Sabahki operasyonun ardından daha ileri gidilerek polis baskını ve gözaltılar 12 Eylül askeri faşist darbesiyle karşılaştırıldı. 12 Eylül artığı baskı ve terör uygulamalarını, gerici iktidar koltuğunu paylaşırken alkışlayanlar, sayfalarından övenler ‘demokrasi’ ve ‘darbe’ kavramlarını hatırladı.

Gericiliğin bir başka cephesinin kendini ‘özgür basın’ ilan etmesi, ham bir AKP karşıtlığı üzerinden varlığını sürdüren sol ve liberallerin de tam desteğini aldı. Yapılan açıklamalarda, cemaat medyasına yapılan operasyon ‘demokrasiye ve medyaya darbe’ olarak nitelendirildi. Cemaat medyası, medyada yapılan operasyon yorumları üzerinden de sözde günah çıkarmayı da ihmal etmedi.

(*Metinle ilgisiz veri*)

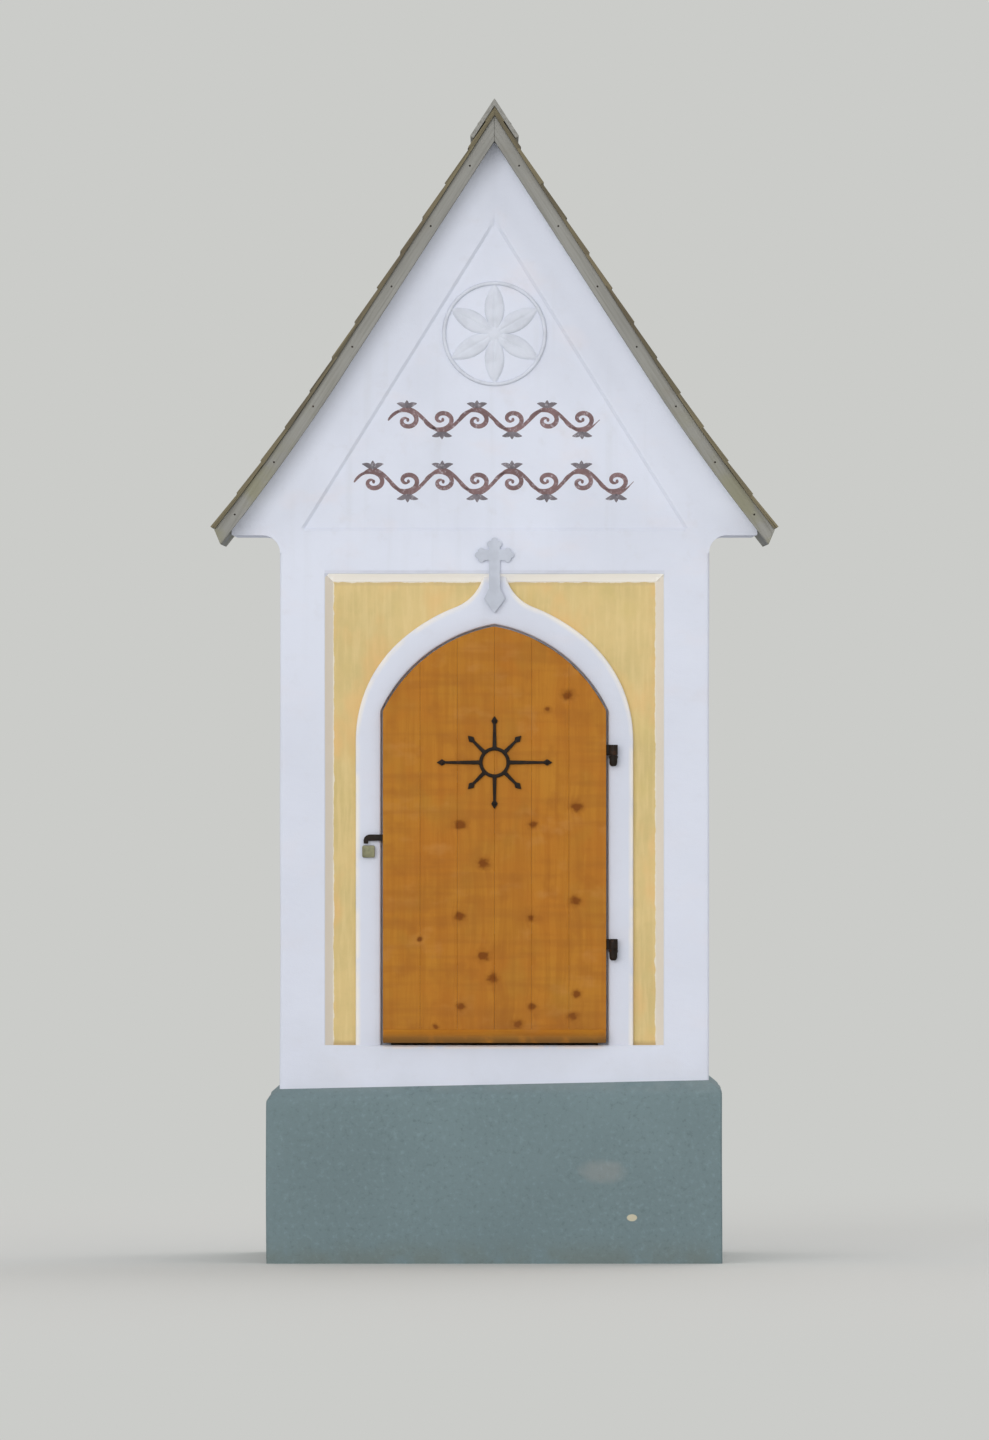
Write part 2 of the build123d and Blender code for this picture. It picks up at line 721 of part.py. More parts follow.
def shrine():
    """Every piece of the shrine by its node name."""
    pieces = {
        "plinth": plinth(),
        "floor_course": floor_course(),
        "niche_floor": niche_floor(),
        "back_wall": back_wall(),
        "niche_vault": niche_vault(),
        "lintel": lintel(),
        "bottom_rail": bottom_rail(),
        "arch_surround": arch_surround(),
        "cross": cross(),
        "gable_wall_front": gable_wall_front(),
        "gable_wall_back": gable_wall_back(),
        "rake_band": rake_band(),
        "gable_rosette": gable_rosette(),
        "ridge_cap": ridge_cap(),
        "latch_keeper": latch_keeper(),
        "door_leaf": door_leaf(),
        "door_weatherboard": door_weatherboard(),
        "door_brace": door_brace(),
        "door_sun": door_sun(),
        "latch_bar": latch_bar(),
    }
    verge = back + VERGE_REACH
    pairs = {
        "side_wall": side_wall_right(),
        "pilaster": pilaster_right(),
        "panel": panel_right(),
        "eaves_cornice": eaves_cornice_right(),
        "roof_boards": roof_boards_right(),
        "roof_shingles": roof_shingles_right(),
        "bargeboard_front": bargeboard_right(-verge),
        "bargeboard_back": bargeboard_right(verge - BARGEBOARD),
    }
    for name, piece in pairs.items():
        pieces[name + "_right"] = piece
        pieces[name + "_left"] = left_of(piece)
    for place, height in hinge_heights.items():
        pieces["hinge_eye_" + place] = hinge_eye(height)
        pieces["pintle_" + place] = pintle(height)
        pieces["door_ledge_" + place] = door_ledge(height)
    return pieces


os.makedirs("parts", exist_ok=True)
for name, piece in shrine().items():
    export_step(piece, "parts/" + name + ".step")
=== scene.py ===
"""Looks of a wayside shrine: lime render, pine door, ironwork, painted scrolls and a shingle roof.

Metres, in the frame's axes: X to the right, Y into the shrine (its front faces -Y) and Z up.
"""

from math import asin, atan2, cos, pi, radians, sin, sqrt, tan

import bmesh
import bpy
import numpy as np
from bpy.props import FloatProperty, FloatVectorProperty, IntProperty, PointerProperty
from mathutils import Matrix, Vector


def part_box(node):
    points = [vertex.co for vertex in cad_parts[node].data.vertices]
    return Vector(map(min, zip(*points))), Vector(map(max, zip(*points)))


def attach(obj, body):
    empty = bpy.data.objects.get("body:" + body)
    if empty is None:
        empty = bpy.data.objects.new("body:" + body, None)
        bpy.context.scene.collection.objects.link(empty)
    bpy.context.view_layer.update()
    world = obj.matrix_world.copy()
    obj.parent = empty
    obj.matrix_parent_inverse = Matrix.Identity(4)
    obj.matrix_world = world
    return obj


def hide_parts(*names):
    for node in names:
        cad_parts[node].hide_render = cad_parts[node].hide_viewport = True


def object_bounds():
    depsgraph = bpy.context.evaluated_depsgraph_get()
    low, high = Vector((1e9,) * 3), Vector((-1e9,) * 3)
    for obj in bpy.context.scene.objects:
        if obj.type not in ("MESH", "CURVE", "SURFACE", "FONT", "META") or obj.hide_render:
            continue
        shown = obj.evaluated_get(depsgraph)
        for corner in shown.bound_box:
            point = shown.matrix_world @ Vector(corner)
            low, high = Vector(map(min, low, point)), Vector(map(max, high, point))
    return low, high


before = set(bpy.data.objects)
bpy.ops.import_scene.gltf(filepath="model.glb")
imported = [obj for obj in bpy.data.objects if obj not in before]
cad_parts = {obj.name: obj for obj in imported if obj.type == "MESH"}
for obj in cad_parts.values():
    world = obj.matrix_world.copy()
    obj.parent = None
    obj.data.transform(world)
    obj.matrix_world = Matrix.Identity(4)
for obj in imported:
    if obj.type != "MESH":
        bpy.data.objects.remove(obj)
cad_low, cad_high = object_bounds()

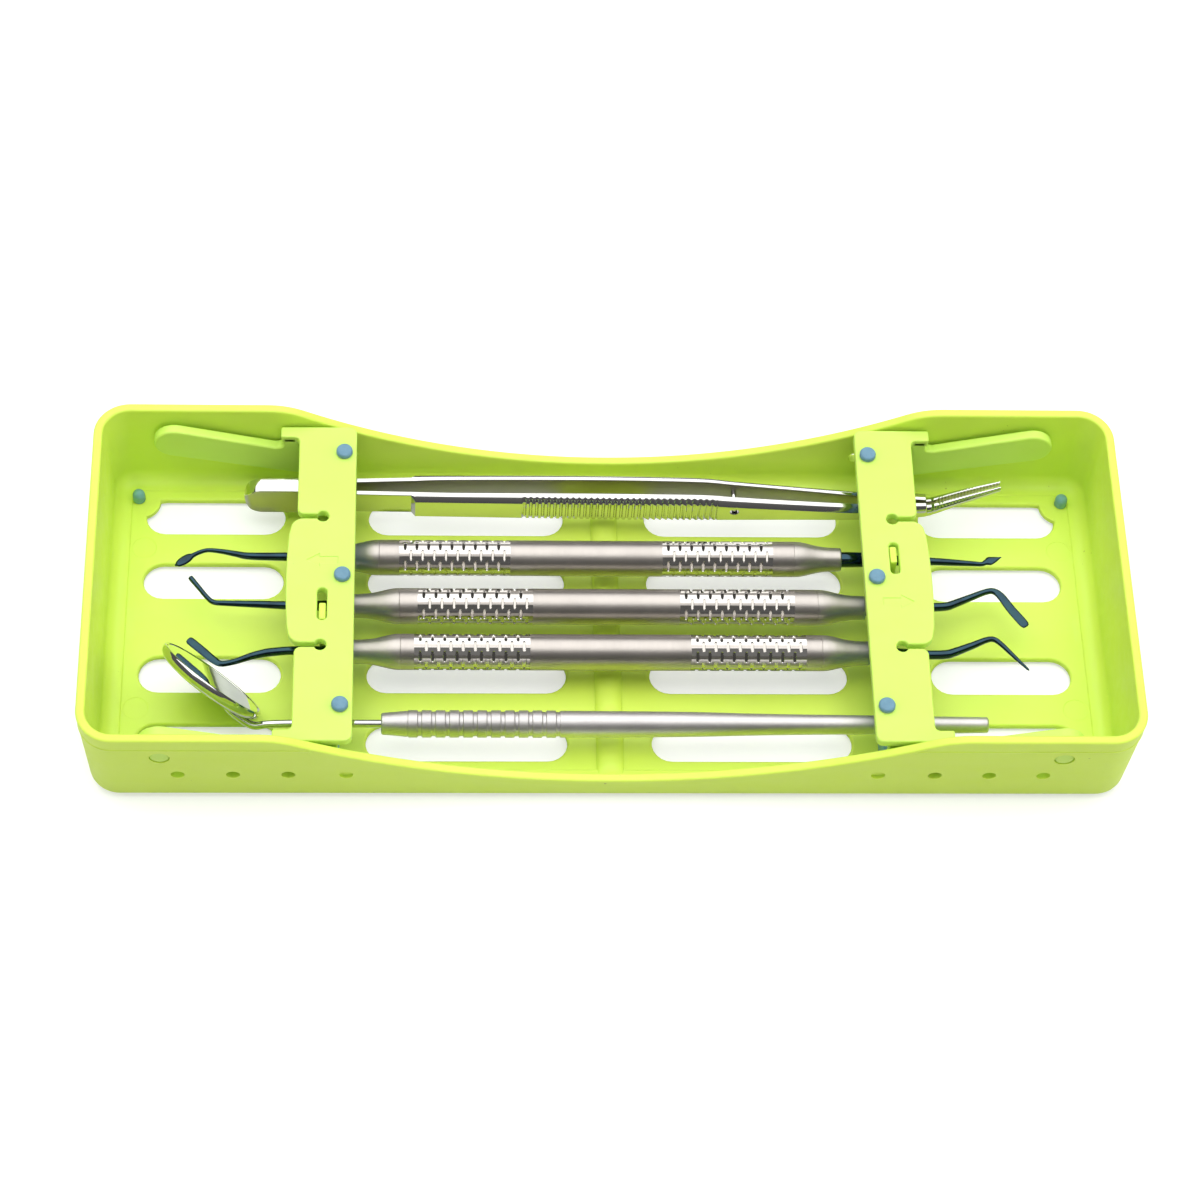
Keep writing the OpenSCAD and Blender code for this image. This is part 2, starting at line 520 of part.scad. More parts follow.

Cemaat medyası günah çıkartıyor…

Polis şebekesi içindeki cemaat yapılanmasıyla ilgili kitap yazdığı sırada tutuklanan ve 1 yıl tutuklu kaldıktan sonra serbest bırakılan Cumhuriyet gazetesi yazarı Ahmet Şık’ın, cemaat medyasına yönelik operasyonla ilgili “Birkaç yıl önceki faşizm döneminin kudretli sahiplerinden cemaatin bugün yaşadığının adı da faşizmdir. Faşizme karşı çıkmak erdemdir” tweetine Zaman gazetesinden yanıt geldi.

Zaman Gazetesi Washington Temsilcisi Ali H. Aslan, “Faşiste faşist dediğin için teşekkürler Ahmet Şık. Ve lütfen hakkını helal et. Biz senin özgürlüğüne böyle sahip çıkamamıştık” diye paylaşımda bulundu.

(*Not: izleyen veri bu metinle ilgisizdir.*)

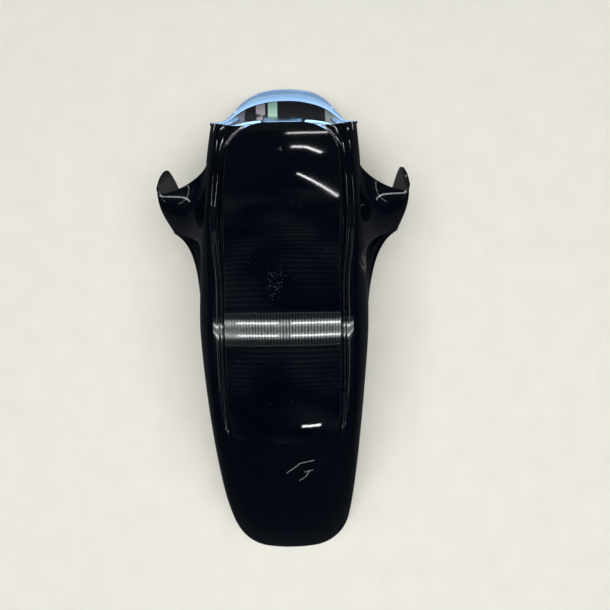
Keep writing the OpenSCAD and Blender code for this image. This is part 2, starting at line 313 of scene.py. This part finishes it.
bpy.ops.object.select_all(action="DESELECT")
for sheet in sheets:
    sheet.select_set(True)
fender = sheets[0]
bpy.context.view_layer.objects.active = fender
bpy.ops.object.join()
bpy.ops.object.mode_set(mode="EDIT")
bpy.ops.mesh.select_all(action="SELECT")
bpy.ops.mesh.remove_doubles(threshold=0.00001)
bpy.ops.mesh.select_all(action="DESELECT")
bpy.ops.mesh.select_non_manifold()
bpy.ops.object.mode_set(mode="OBJECT")
free_edge = [v.co.copy() for v in fender.data.vertices if v.select]
edge_tree = KDTree(len(free_edge))
for k, p in enumerate(free_edge):
    edge_tree.insert(p, k)
edge_tree.balance()


def apply_modifier(piece, kind, **settings):
    m = piece.modifiers.new(kind.title(), kind)
    for key, value in settings.items():
        setattr(m, key, value)
    bpy.context.view_layer.objects.active = piece
    bpy.ops.object.modifier_apply(modifier=m.name)


def new_material(name):
    m = bpy.data.materials.new(name)
    m.use_nodes = True
    return m


paint = new_material("gloss_black_paint")
bare = new_material("bare_grey_moulding")
fender.data.materials.append(paint)
fender.data.materials.append(bare)

apply_modifier(fender, "SOLIDIFY", thickness=WALL * MM, offset=-1, use_even_offset=True,
               use_quality_normals=True, material_offset=1, material_offset_rim=0)

# two screw holes through each lug, drilled square to it along the lean of the fork leg
HOLE_D, HOLE_GAP, HOLE_Y, HOLE_Z, FORK_LEAN = 6.6, 40, 188, 76, radians(22)
drills = []
for side in (-1, 1):
    for k in (0, 1):
        bpy.ops.mesh.primitive_cylinder_add(
            vertices=48, radius=HOLE_D / 2 * MM, depth=(WALL + 3) * MM, rotation=(0, pi / 2, 0),
            location=(side * (REAR_W - WALL / 2) * MM, (HOLE_Y - k * HOLE_GAP * sin(FORK_LEAN)) * MM,
                      (HOLE_Z - k * HOLE_GAP * cos(FORK_LEAN)) * MM))
        drills.append(bpy.context.object)
bpy.ops.object.select_all(action="DESELECT")
for drill in drills:
    drill.select_set(True)
bpy.context.view_layer.objects.active = drills[0]
bpy.ops.object.join()
apply_modifier(fender, "BOOLEAN", object=drills[0], operation="DIFFERENCE", solver="EXACT")
bpy.data.objects.remove(drills[0])
EDGE_ROUND = 0.8
apply_modifier(fender, "BEVEL", width=EDGE_ROUND * MM, segments=2, limit_method="ANGLE",
               angle_limit=radians(60))

bpy.ops.object.select_all(action="DESELECT")
fender.select_set(True)
bpy.context.view_layer.objects.active = fender
bpy.ops.object.shade_smooth_by_angle(angle=radians(50))

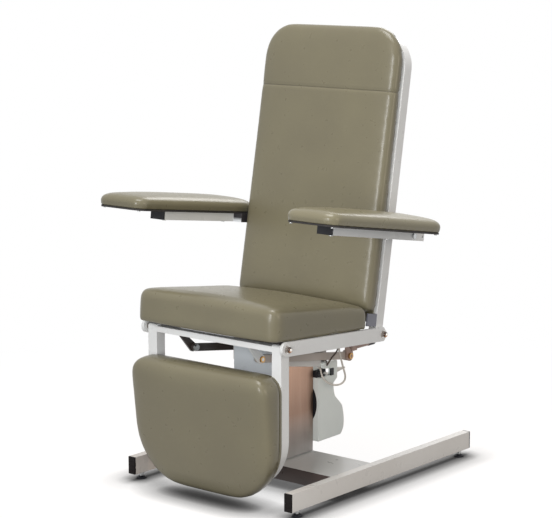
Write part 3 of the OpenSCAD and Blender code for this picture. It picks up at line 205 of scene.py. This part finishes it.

Daha birkaç yıl önce ileri faşizan uygulamaları sayfalarından selamlayan cemaat medyası (Zaman, Samanyolu…) şimdi ise AKP iktidarıyla rant ve gerici iktidar mücadelesinde istediklerini alamadığında bir zamanlar keyfini sürdüğü iktidarın elinde tutsak ediliyor. İşte, her yönüyle gerici iktidar savaşı.

O ZAMAN düzeltmekte fayda var.

‘Özgür basına darbe değil’ düzen içi iktidar savaşı!